Jadi Anggota Tidak Tetap DK PBB, Indonesia Harus Redam Konflik Laut Cina Selatan

Indonesia harus merefleksikan politik luar negeri setelah dipercaya menjadi anggota tidak tetap Dewan Keamanan Perserikatan Bangsa Bangsa (DK PBB).


Begitu penilaian Pengamat militer dan intelijen Susaningtyas NH Kertopati.

Menurutnya salah satu langkah mengimplementasikan politik luar negeri Indonesia dengan berperan lebih aktif untuk mengusulkan berbagai alternatif solusi konflik, misalnya konflik Laut Cina Selatan.

Menurutnya hal itu sebagai bentuk nyata implementasi pilar keempat Poros Maritim Dunia, maka diplomasi maritim dapat diarahkan untuk memperkuat posisi Indonesia sebagai mediator konflik Laut Cina Selatan.

"Visi Presiden Joko Widodo menjadikan Indonesia sebagai Poros Maritim Dunia harus menjadi program utama Indonesia saat menjadi anggota tidak tetap DK PBB terutama terkait implementasi pertahanan dan diplomasi maritim yang andal," ujar Nuning dalam pesan elektroniknya kepada Kantor Berita Politik RMOL, Minggu, (10/6).
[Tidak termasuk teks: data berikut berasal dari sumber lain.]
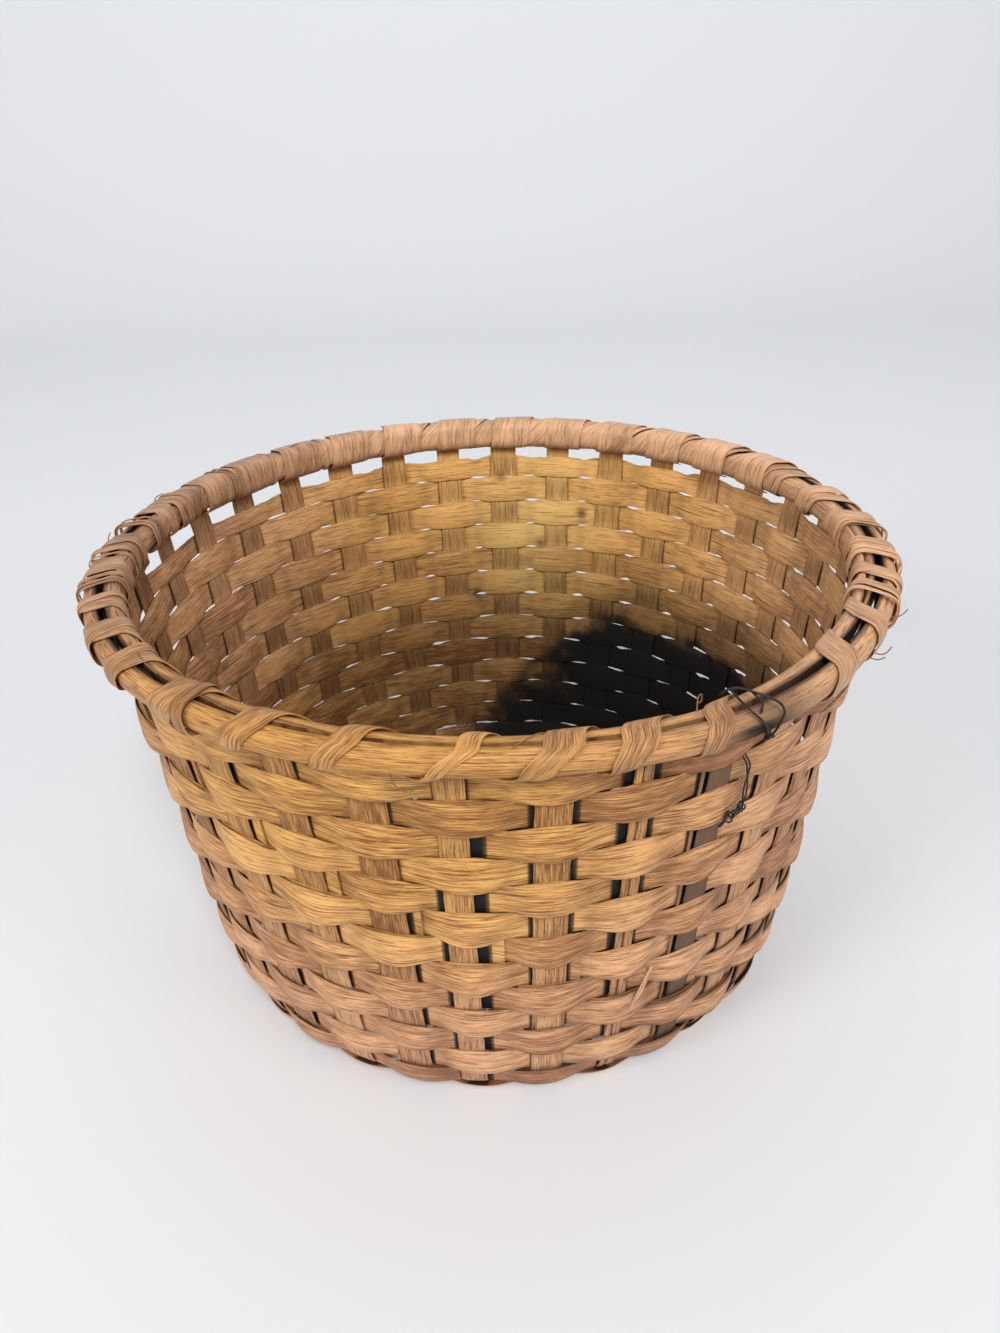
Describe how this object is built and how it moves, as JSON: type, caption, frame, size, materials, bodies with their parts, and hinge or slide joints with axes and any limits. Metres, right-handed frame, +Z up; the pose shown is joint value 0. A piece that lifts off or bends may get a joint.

Untuk menjalankan misi tersebut, sambung Nuning, diplomat Indonesia dapat memperoleh political capital untuk mengundang semua pihak yang berkepentingan guna mempercepat solusi tersebut sesuai Hukum Laut Internasional 1982.

Menurut Nuning, Indonesia juga dapat menyiapkan para diplomat yang akan mengawaki pos tersebut di PBB dalam bentuk tim terpadu.

"Tidak saja para pejabat Kemenlu RI tetapi juga para pejabat dari berbagai instansi yang menangani pertahanan maritim, seperti perwira TNI AL, Bakamla," pungkasnya.